[Data shown]:

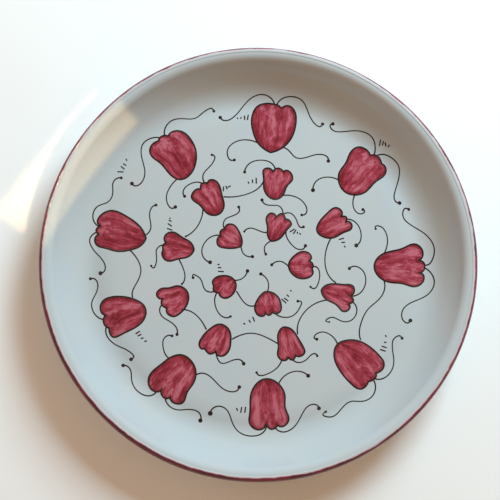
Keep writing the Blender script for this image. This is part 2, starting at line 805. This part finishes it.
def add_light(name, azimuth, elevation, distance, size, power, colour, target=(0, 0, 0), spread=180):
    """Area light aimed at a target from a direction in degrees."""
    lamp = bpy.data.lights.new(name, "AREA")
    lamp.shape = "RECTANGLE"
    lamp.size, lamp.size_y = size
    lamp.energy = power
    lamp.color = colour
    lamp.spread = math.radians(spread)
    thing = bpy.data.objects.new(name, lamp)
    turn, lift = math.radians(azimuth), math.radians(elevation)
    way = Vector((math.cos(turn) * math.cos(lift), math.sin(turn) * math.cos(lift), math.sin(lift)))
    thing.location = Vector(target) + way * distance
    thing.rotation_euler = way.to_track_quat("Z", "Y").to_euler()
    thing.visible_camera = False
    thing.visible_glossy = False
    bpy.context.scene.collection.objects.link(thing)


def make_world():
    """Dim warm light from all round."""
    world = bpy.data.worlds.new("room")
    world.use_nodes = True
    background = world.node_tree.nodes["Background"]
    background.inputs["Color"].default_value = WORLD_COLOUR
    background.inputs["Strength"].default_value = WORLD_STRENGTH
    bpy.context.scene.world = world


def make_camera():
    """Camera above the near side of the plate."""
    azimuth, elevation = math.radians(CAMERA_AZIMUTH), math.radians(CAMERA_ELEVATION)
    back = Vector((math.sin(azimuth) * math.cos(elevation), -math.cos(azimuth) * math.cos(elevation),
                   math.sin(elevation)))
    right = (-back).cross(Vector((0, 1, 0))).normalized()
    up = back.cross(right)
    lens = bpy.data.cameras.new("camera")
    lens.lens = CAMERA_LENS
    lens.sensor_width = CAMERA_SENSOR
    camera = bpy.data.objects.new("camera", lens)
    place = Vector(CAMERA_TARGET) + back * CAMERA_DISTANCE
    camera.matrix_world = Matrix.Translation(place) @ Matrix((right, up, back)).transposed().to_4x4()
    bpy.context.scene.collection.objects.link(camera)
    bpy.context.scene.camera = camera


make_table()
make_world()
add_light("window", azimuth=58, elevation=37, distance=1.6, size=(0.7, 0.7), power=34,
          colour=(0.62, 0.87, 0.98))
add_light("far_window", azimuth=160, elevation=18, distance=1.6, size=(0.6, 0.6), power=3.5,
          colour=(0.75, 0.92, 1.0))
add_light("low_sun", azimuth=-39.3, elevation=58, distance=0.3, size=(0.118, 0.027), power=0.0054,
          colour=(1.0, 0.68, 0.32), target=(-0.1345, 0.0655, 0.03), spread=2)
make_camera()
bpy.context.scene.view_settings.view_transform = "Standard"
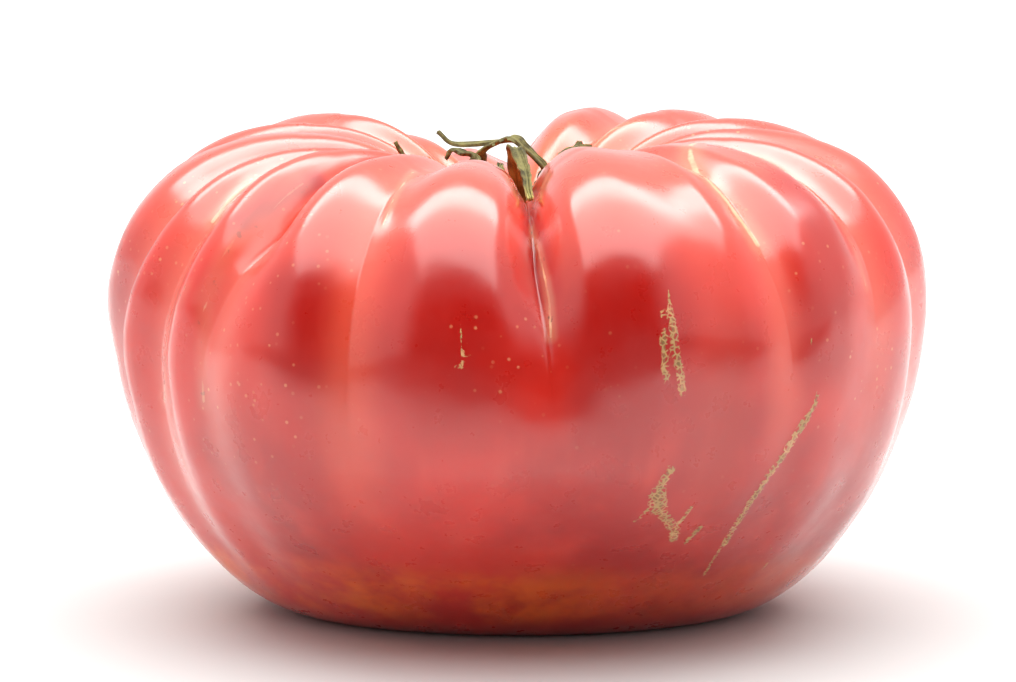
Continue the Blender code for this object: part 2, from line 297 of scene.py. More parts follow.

[Prompt]: In the records above, locate every line with the string "Blender" and copy it.

[Task solution]:
Keep writing the Blender script for this image. This is part 2, starting at line 805. This part finishes it.
Continue the Blender code for this object: part 2, from line 297 of scene.py. More parts follow.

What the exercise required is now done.